19.4. Trust Authentication

When trust authentication is specified, LightDB assumes that anyone who can connect to the server is authorized to access the database with whatever database user name they specify (even superuser names). Of course, restrictions made in the database and user columns still apply. This method should only be used when there is adequate operating-system-level protection on connections to the server.

trust authentication is appropriate and very convenient for local connections on a single-user workstation. It is usually not appropriate by itself on a multiuser machine. However, you might be able to use trust even on a multiuser machine, if you restrict access to the server's Unix-domain socket file using file-system permissions. To do this, set the unix_socket_permissions (and possibly unix_socket_group) configuration parameters as described in Section 18.3. Or you could set the unix_socket_directories configuration parameter to place the socket file in a suitably restricted directory.

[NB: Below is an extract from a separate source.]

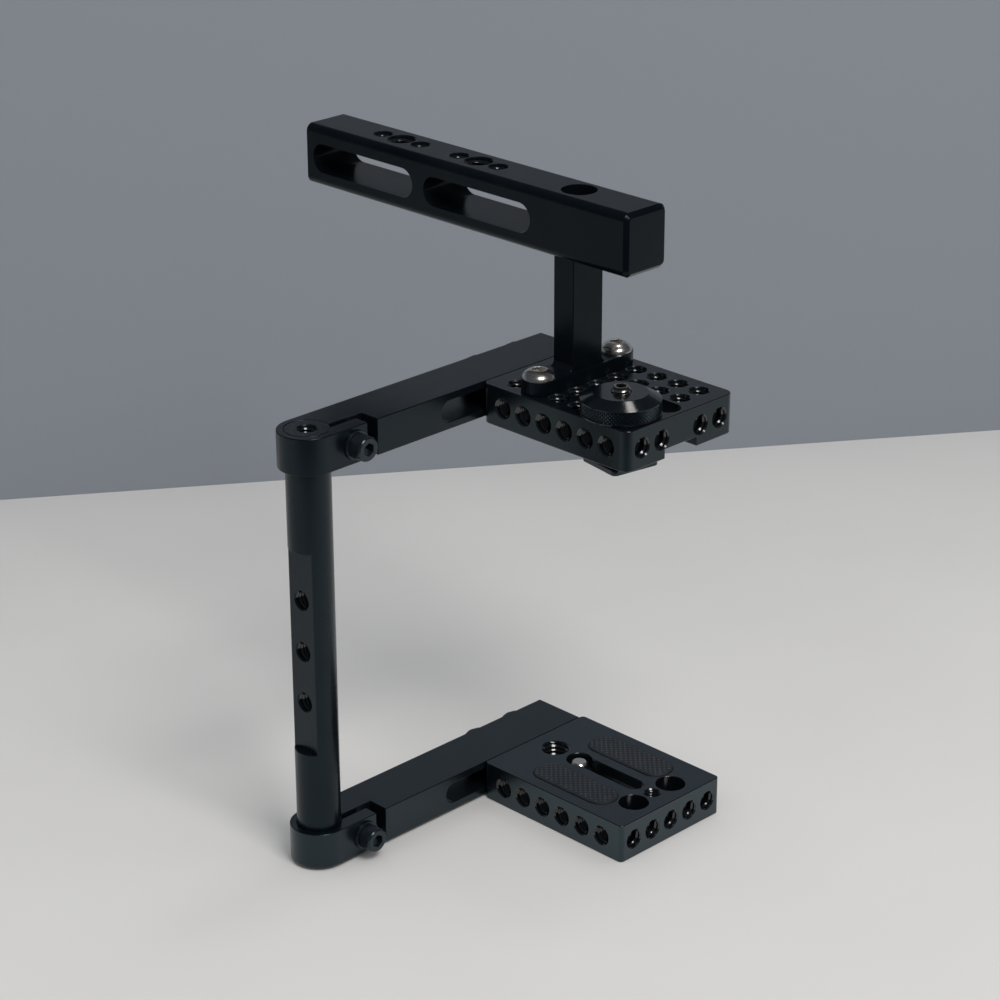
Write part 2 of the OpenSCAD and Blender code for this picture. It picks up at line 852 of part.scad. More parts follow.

Setting file-system permissions only helps for Unix-socket connections. Local TCP/IP connections are not restricted by file-system permissions. Therefore, if you want to use file-system permissions for local security, remove the host ... 127.0.0.1 ... line from lt_hba.conf, or change it to a non-trust authentication method.

trust authentication is only applicable to TCP/IP connections and is supported solely for localhost if the lines specifying the trust policy in the pg_hba.conf file allow every user from every machine to connect to the server, provided that you trust all users on those machines.